Fishing the Mitchell River

I fished a bit of the North Carolina-Virginia border last week.  The Mitchell River near Dobson, North Carolina, is a short drive from Winston-Salem.  A visit to my granddaughter Lilly, who is a freshman in college, provided me cover to take a day off to wet my toes and fingers in a cold, 40-degree trout stream.  My trip started with a short plane ride to Charlotte and then a drive to Winston-Salem where I spent an afternoon at Wake Forest with Lilly.  Lilly, our first grandchild, is a modern-day woman brimming with confidence and exuberance.  Our time together reassured me that my concern for her happiness, which incented me to visit, was misplaced.  Lilly has acclimated well to college life and is a mature young adult.  I was comfortable taking a day away to fish the morning not so lonely with my guide Dave Bergman, a transplanted New Jerseyan who, like all fishing guides, dreams of having his own fly shop someday.  We set out early morning with temps in the 40s.  I was geared up with my Icelandic kit – long johns, flannel pants, thick waders and layers of outer wear.  I was ready.  We fished a 4-weight rod nymphing our way along the riffles.  We scouted in vain for Browns and Brook but the Rainbow trout- 9” to 13” were plentiful that morning.

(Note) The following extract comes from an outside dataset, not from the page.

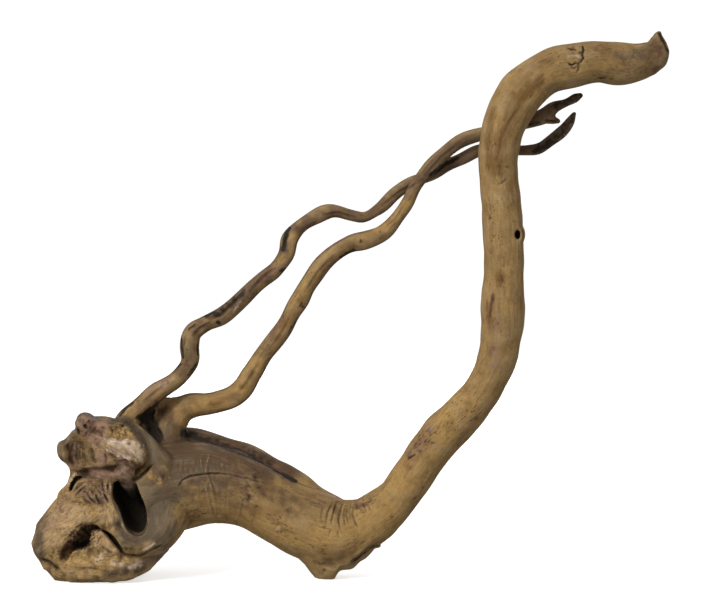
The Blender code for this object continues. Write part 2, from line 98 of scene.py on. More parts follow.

The sky was bright.  The farmland surrounding the river was cut bare.  All the fishing paths to the water were devoid of fellow fishers.  The air was clear and smelled of recently plowed-over fields of soy.  I could have been in Maine, Pennsylvania or out west.  I felt complete.  My vocabulary was enriched by some new terms Dave taught me:  “chowder” (rough water); “boogie water” (shallow, rocky water moving at a swift pace). There is something unexplainable for me about fishing the mornings.  My mind is clear out on the water—a reminder of the times past before cell phones.  In fact, there was no cell service where we were.  Another reason to go back.  My only thoughts are to my back cast—to not entangle my line– and to keep my frozen feet moving.  Otherwise, I am happy and secure.